I never come here huntin you.
What then? said the judge.
What would I want with you? I come here same reason as any man.
And what reason is that?
What reason is what?
That these men are here (341).
Not only do the two men express a conversation that certainly might have taken place then, but the dialogue also allows the reader to feel the conflict and tension building through the questions and answers being clipped and broken. The writer does not force these two men to talk but, rather, these men are speaking freely and expressing themselves in a natural manner.

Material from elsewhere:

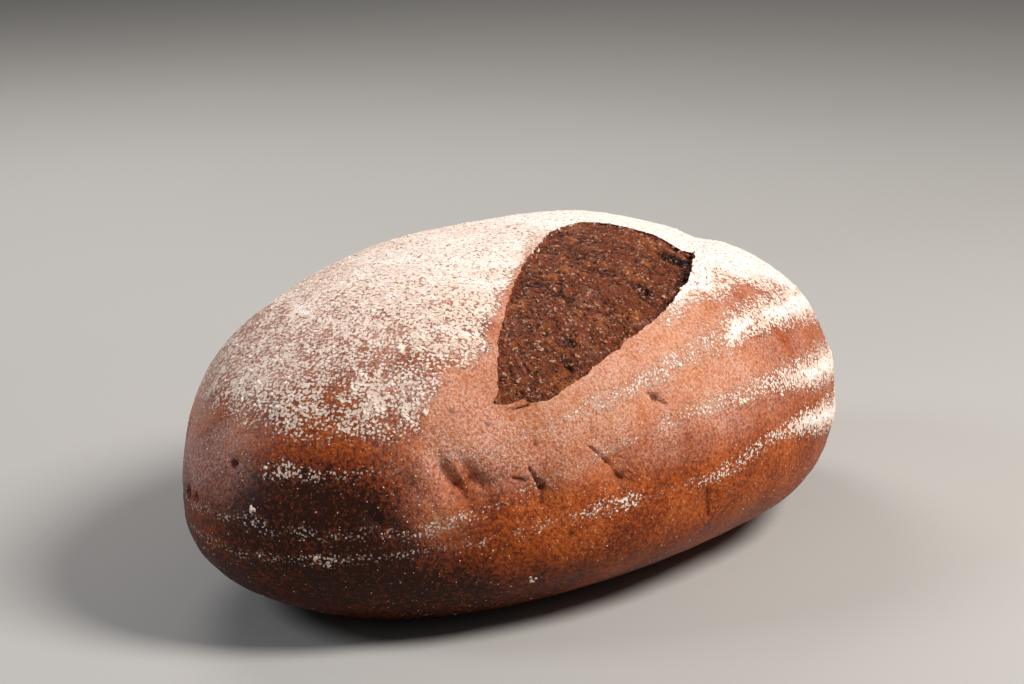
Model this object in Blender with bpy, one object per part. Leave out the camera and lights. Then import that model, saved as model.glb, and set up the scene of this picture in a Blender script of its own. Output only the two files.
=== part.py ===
"""Rye bread loaf: one solid, a long oval loaf whose score has burst open along its crown.

Metres, +Z up. +X runs along the loaf, the flat underside lies on Z = 0, and the origin is
under the middle of the loaf.
"""

import math

import bmesh
import bpy
from mathutils import Vector, noise

# The loaf as a whole
LENGTH = 0.260
HALF_WIDTH = 0.0833
CROWN_LEVEL = 0.103
TIP_LEVEL = 0.0395
WIDER_END = 0.05
LEAN = 0.065

# How far the underside has settled flat, and how softly it rounds up from the foot
SETTLED = 0.0025
FOOT_ROUND = 0.0020

# How the plan, the crown, the keel and the cross-section round off
PLAN_ROOT = 1.85
CROWN_POWER = 2.6
KEEL_POWER = 4.0
WAIST_SHARE = 0.40
SHOULDER_POWER = 2.4
BELLY_POWER = 2.2

# The score, from its near tip to its far tip in plan, and how far it has opened to each side
SCORE_NEAR = Vector((-0.073, -0.0565))
SCORE_FAR = Vector((0.051, -0.027))
LEFT_OPENING = 0.041
RIGHT_OPENING = 0.0172
TIP_OPENING = 0.0012
LEFT_FROM = 0.015
RIGHT_FROM = 0.070
FIRST_WIDTH_AT = 0.040
FULL_AT = 0.75
BLUNT_AT = 0.965
BLUNT_POWER = 30.0
RIGHT_START = 0.070
PARTING_POWER = 0.70
CLOSING_POWER = 0.85

# The torn floor of the score, and the lips that stand up beside it
TIP_DEPTH = 0.0012
FLOOR_DEPTH = 0.0018
RIGHT_STEP = 0.0045
OVERHANG = 0.0022
LEFT_SLOPE = 0.0015
RIDGE_HEIGHT = 0.0013
RIDGE_LENGTH = 0.011
LIP_RISE = 0.0020
LIP_WIDTH = 0.009
LIP_CLEARANCE = 0.0015
AIR_ABOVE = 0.02
VALLEY_DEPTH = 0.0020
VALLEY_WIDTH = 0.011

# The creases that run on beyond both tips of the score: start, end and depth
CREASES = (
    (SCORE_NEAR, Vector((-0.091, -0.054)), 0.0012),
    (SCORE_FAR, Vector((0.090, -0.002)), 0.0030),
)
CREASE_WIDTH = 0.0065

# Hollows in the crust, and one swelling behind the left lip: centre, radius and depth
HOLLOWS = (
    (Vector((0.046, 0.023, 0.096)), 0.0300, -0.0009),
    (Vector((0.066, 0.000, 0.091)), 0.0150, 0.0024),
    (Vector((-0.050, 0.050, 0.086)), 0.0220, 0.0016),
    (Vector((-0.092, -0.050, 0.053)), 0.0065, 0.0022),
    (Vector((-0.086, -0.056, 0.050)), 0.0060, 0.0016),
    (Vector((-0.070, -0.065, 0.046)), 0.0070, 0.0024),
    (Vector((-0.045, -0.075, 0.049)), 0.0065, 0.0022),
    (Vector((-0.098, -0.051, 0.030)), 0.0130, 0.0020),
    (Vector((-0.025, -0.073, 0.066)), 0.0060, 0.0012),
    (Vector((-0.010, -0.082, 0.031)), 0.0060, 0.0012),
)
UNEVENNESS = 0.0009
UNEVEN_LENGTH = 0.040

# Mesh densities
AROUND = 88
ALONG = 46
SCORE_STEPS = 40
SCORE_ROWS = 12

CRUST_COLOUR = (0.30, 0.115, 0.045, 1.0)


def rounded(share, power, root):
    """Falls from 1 at the middle to 0 at the rim."""
    return max(0.0, 1.0 - abs(share) ** power) ** (1.0 / root)


def signed_power(value, exponent):
    return math.copysign(abs(value) ** exponent, value)


def ease(value):
    """A smooth step from 0 to 1."""
    value = min(1.0, max(0.0, value))
    return value * value * (3.0 - 2.0 * value)


def pressed(level):
    """Height after the underside has settled flat on the baking surface."""
    above = level - SETTLED
    if above <= 0.0:
        return 0.0
    if above < 2.0 * FOOT_ROUND:
        return above * above / (4.0 * FOOT_ROUND)
    return above - FOOT_ROUND


def section(s):
    """Half width, crown, keel and waist levels at s, which runs from -1 to 1 along the loaf."""
    half_width = HALF_WIDTH * rounded(s, 2.0, PLAN_ROOT) * (1.0 + WIDER_END * s)
    crown = TIP_LEVEL + (CROWN_LEVEL - TIP_LEVEL) * rounded(s, CROWN_POWER, 2.0)
    keel = TIP_LEVEL * (1.0 - rounded(s, KEEL_POWER, 2.0))
    waist = keel + (crown - keel) * WAIST_SHARE
    return half_width, crown, keel, waist


def crust_point(s, turn):
    """The smooth crust at s along the loaf, turned about its length from +Y towards +Z."""
    half_width, crown, keel, waist = section(s)
    across = math.cos(turn)
    up = math.sin(turn)
    if up >= 0.0:
        exponent = 2.0 / SHOULDER_POWER
        reach = crown - waist
    else:
        exponent = 2.0 / BELLY_POWER
        reach = waist - keel
    rise = reach * signed_power(up, exponent)
    y = half_width * signed_power(across, exponent) + LEAN * rise
    return Vector((s * LENGTH / 2.0, y, pressed(waist + rise)))


def crown_height(x, y):
    """Height of the smooth crown above a point of the plan."""
    half_width, crown, _, waist = section(2.0 * x / LENGTH)
    rise = crown - waist
    for _ in range(4):
        share = min(1.0, abs(y - LEAN * rise) / half_width)
        rise = (crown - waist) * rounded(share, SHOULDER_POWER, SHOULDER_POWER)
    return pressed(waist + rise)


def score_axes():
    """Length of the score and the unit vectors along it and to its left."""
    chord = SCORE_FAR - SCORE_NEAR
    along = chord.normalized()
    return chord.length, along, Vector((-along.y, along.x))


def score_place(x, y):
    """Share of the way along the score, and the distance to the left of its chord."""
    length, along, left = score_axes()
    offset = Vector((x, y)) - SCORE_NEAR
    return offset.dot(along) / length, offset.dot(left)


def left_opening(t):
    """How far the left lip stands from the chord: it widens to a full width and ends bluntly."""
    t = min(1.0, max(0.0, t))
    widening = min(max(t, FIRST_WIDTH_AT), FULL_AT) ** 0.7
    return LEFT_OPENING * widening * rounded(t / BLUNT_AT, BLUNT_POWER, 3.0)


def right_opening(t):
    """How far the right lip stands from the chord: it parts faster than it closes."""
    share = min(1.0, max(0.0, (t - RIGHT_START) / (1.0 - RIGHT_START)))
    power = PARTING_POWER if share < 0.5 else CLOSING_POWER
    return RIGHT_OPENING * math.sin(math.pi * share) ** power


def tear_depth(t, w):
    """Depth of the torn floor below the crown: w runs from 0 at the left lip to 1 at the right."""
    open_share = math.sin(math.pi * min(1.0, max(0.0, t)) ** 1.4) ** 0.6
    middle = FLOOR_DEPTH * ease(w / 0.7)
    right = RIGHT_STEP * ease((w - 0.60) / 0.40)
    return open_share * (middle + right) + TIP_DEPTH


def tear_ridges(x, y):
    """Folds that run across the torn floor."""
    return RIDGE_HEIGHT * noise.noise(Vector((x / RIDGE_LENGTH, y / (2.0 * RIDGE_LENGTH), 0.3)))


def bump(distance, width):
    return math.exp(-((distance / width) ** 2))


def lip_relief(x, y):
    """The raised right lip, and the valley beside the left lip where the crust has stretched."""
    t, offset = score_place(x, y)
    lip_run = ease(t / 0.3) * ease((1.0 - t) / 0.2)
    lip = LIP_RISE * lip_run * bump(offset + right_opening(t), LIP_WIDTH)
    valley_run = ease((t + 0.1) / 0.2) * ease((0.75 - t) / 0.4)
    valley = VALLEY_DEPTH * valley_run * bump(offset - left_opening(t), VALLEY_WIDTH)
    return lip - valley


def crease_relief(x, y, start, end, depth):
    """A crease from start, where it is deepest, that has all but faded out at end."""
    run = end - start
    offset = Vector((x, y)) - start
    share = min(1.0, max(0.0, offset.dot(run) / run.length_squared))
    distance = (offset - run * share).length
    return -depth * (1.0 - 0.6 * share) * bump(distance, CREASE_WIDTH)


def crust_relief(point):
    """How far the crust stands out from the smooth form."""
    above = ease((point.z - 0.045) / 0.02)
    relief = above * lip_relief(point.x, point.y)
    for start, end, depth in CREASES:
        relief += above * crease_relief(point.x, point.y, start, end, depth)
    for centre, radius, depth in HOLLOWS:
        relief -= depth * bump((point - centre).length, radius)
    lift = ease(point.z / 0.02)
    return relief + lift * UNEVENNESS * noise.noise(point / UNEVEN_LENGTH)


def crust_height(x, y):
    """Height of the uneven crust above a point of the plan, near the crown."""
    crown = crown_height(x, y)
    return crown + crust_relief(Vector((x, y, crown)))


def tear_point(t, w, layer):
    """A point of the score's cutter: layer 0 is the torn floor, 1 the lips and 2 open air."""
    length, along, left = score_axes()
    spread = math.sin(math.pi * t)
    left_edge = left_opening(t) + TIP_OPENING
    right_edge = right_opening(t) + TIP_OPENING
    if layer == 0:
        left_edge -= LEFT_SLOPE * spread
        right_edge += OVERHANG * spread
    offset = left_edge * (1.0 - w) - right_edge * w
    plan = SCORE_NEAR + along * (t * length) + left * offset
    if layer == 0:
        height = crust_height(plan.x, plan.y) - tear_depth(t, w)
        height += tear_ridges(plan.x, plan.y) * spread
    elif layer == 1:
        height = crust_height(plan.x, plan.y) + LIP_CLEARANCE
    else:
        height = CROWN_LEVEL + AIR_ABOVE
    return Vector((plan.x, plan.y, height))


def link(mesh_object, collection_name):
    collection = bpy.data.collections.get(collection_name)
    if collection is None:
        collection = bpy.data.collections.new(collection_name)
        bpy.context.scene.collection.children.link(collection)
    collection.objects.link(mesh_object)


def crust_material():
    material = bpy.data.materials.new("rye_crust")
    material.use_nodes = True
    shader = material.node_tree.nodes["Principled BSDF"]
    shader.inputs["Base Color"].default_value = CRUST_COLOUR
    shader.inputs["Roughness"].default_value = 0.75
    shader.inputs["Metallic"].default_value = 0.0
    return material


def loaf_body():
    """A sphere with its poles at the loaf's tips, drawn out to the loaf's form."""
    bm = bmesh.new()
    bmesh.ops.create_uvsphere(bm, u_segments=AROUND, v_segments=ALONG, radius=1.0)
    for vert in bm.verts:
        turn = math.atan2(vert.co.y, vert.co.x)
        vert.co = crust_point(max(-1.0, min(1.0, vert.co.z)), turn)
    bm.normal_update()
    raised = [vert.co + vert.normal * crust_relief(vert.co) for vert in bm.verts]
    for vert, place in zip(bm.verts, raised):
        vert.co = place
        vert.co.z = max(0.0, vert.co.z)
    bmesh.ops.recalc_face_normals(bm, faces=bm.faces)
    mesh = bpy.data.meshes.new("rye_loaf")
    bm.to_mesh(mesh)
    bm.free()
    return bpy.data.objects.new("rye_loaf", mesh)


def raised_copy(bm, faces, level):
    """Extrudes the faces to the level, walls included, and returns the new upper faces."""
    made = bmesh.ops.extrude_face_region(bm, geom=faces, use_keep_orig=True)["geom"]
    for item in made:
        if isinstance(item, bmesh.types.BMVert):
            item.co.z = level
    return [item for item in made if isinstance(item, bmesh.types.BMFace)]


def score_cutter():
    """A closed lens that takes the score out of the crown, down to the torn floor."""
    bm = bmesh.new()
    bmesh.ops.create_grid(bm, x_segments=SCORE_STEPS, y_segments=SCORE_ROWS, size=1.0)
    lips = raised_copy(bm, bm.faces[:], 1.0)
    raised_copy(bm, lips, 2.0)
    bmesh.ops.delete(bm, geom=lips, context="FACES")
    for vert in bm.verts:
        share = (1.0 + math.sin(vert.co.x * math.pi / 2.0)) / 2.0
        w = (1.0 - vert.co.y) / 2.0
        start = LEFT_FROM + (RIGHT_FROM - LEFT_FROM) * w
        t = start + (1.0 - start) * share
        vert.co = tear_point(t, w, round(vert.co.z))
    bmesh.ops.recalc_face_normals(bm, faces=bm.faces)
    mesh = bpy.data.meshes.new("score_cutter")
    bm.to_mesh(mesh)
    bm.free()
    return bpy.data.objects.new("score_cutter", mesh)


def cut_score(loaf, cutter):
    cut = loaf.modifiers.new("score", "BOOLEAN")
    cut.operation = "DIFFERENCE"
    cut.object = cutter
    cutter.hide_render = True
    cutter.display_type = "WIRE"


def build_loaf():
    for old in list(bpy.data.objects):
        bpy.data.objects.remove(old)
    loaf = loaf_body()
    loaf.data.materials.append(crust_material())
    loaf.data.shade_smooth()
    loaf.data.set_sharp_from_angle(angle=math.radians(40.0))
    link(loaf, "rye_bread_loaf")
    cutter = score_cutter()
    link(cutter, "cutters")
    cut_score(loaf, cutter)


build_loaf()
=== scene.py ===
"""Dressed rye bread loaf: floured crust, torn score, flour clumps, grains and crumbs.

Metres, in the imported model's frame: +X runs along the loaf and Z = 0 is what it rests on.
"""

import math
from collections import namedtuple

import bmesh
import bpy
import numpy as np
from mathutils import Matrix, Vector, noise
from mathutils.bvhtree import BVHTree

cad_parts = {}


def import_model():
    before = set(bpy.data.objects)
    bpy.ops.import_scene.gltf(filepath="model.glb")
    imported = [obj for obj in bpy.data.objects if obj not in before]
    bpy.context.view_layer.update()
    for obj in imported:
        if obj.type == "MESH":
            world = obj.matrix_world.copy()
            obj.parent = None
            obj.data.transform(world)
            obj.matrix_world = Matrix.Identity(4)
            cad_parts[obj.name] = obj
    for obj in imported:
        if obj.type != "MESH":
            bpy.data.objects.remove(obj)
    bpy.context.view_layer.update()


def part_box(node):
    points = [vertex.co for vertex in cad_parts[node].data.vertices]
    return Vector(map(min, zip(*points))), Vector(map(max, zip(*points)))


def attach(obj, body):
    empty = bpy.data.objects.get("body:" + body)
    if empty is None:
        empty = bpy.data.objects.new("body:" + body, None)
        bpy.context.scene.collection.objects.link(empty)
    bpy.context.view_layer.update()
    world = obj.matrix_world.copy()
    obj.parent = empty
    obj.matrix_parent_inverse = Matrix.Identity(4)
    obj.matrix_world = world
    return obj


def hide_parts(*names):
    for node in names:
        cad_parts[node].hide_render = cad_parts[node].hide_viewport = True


# The loaf's form, as the solid has it
LENGTH = 0.260
HALF_WIDTH = 0.0833
CROWN_LEVEL = 0.103
TIP_LEVEL = 0.0395
WIDER_END = 0.05
LEAN = 0.065
SETTLED = 0.0025
FOOT_ROUND = 0.0020
PLAN_ROOT = 1.85
CROWN_POWER = 2.6
KEEL_POWER = 4.0
WAIST_SHARE = 0.40
SHOULDER_POWER = 2.4
BELLY_POWER = 2.2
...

Lastly, notice the judge’s use of the archaic “thy” and “thee” and the more sophisticated vocabulary to express himself; whereas the man, once the kid, sounds hesitant and unsure of himself faced with the judge, and this too leads to the kid’s downfall.

In the end, Cormac McCarthy is a true genius that has told a lasting story in Blood Meridian. The vocabulary is often simple and direct.
The writing does not bring attention to itself. And the prose uses third person objective in such a way as to allow for the specificity of detail to draw the reader away from symbols and abstruse interpretation and focus more on the creating, establishing, and maintaining a dreamlike state. The expert crafting of dialogue is also an added bonus, shaping the novel into a complete work of art, one that respects the laws of storytelling and shapes a real world with real words.Bibliography:
Doty, Mark. The Art of Description: World into Word. Minneapolis: Graywolf Press, 2010. Print.
Gardner, John. The Art of Fiction (1984). New York: Vintage Books, 1991. Print.
Lukeman, Noah. The First Five Pages: A Writer’s Guide to Staying Out of the Rejection Pile. New York: Fireside, 2000. Print.
Maass, Donald. Writing the Breakout Novel. Cincinnati: Writer’s Digest Books, 2001. Print.
McCarthy, Cormac. Blood Meridian or The Evening Redness in the West (1985). New York: Vintage International, 2010.
Oates, Joyce Carol. “To Invigorate Literary Mind, Start Moving Literary Feet.” Writers on Writing: Collected Essays from The New York Times. New York: Times Books, 2001. 165-171. Print.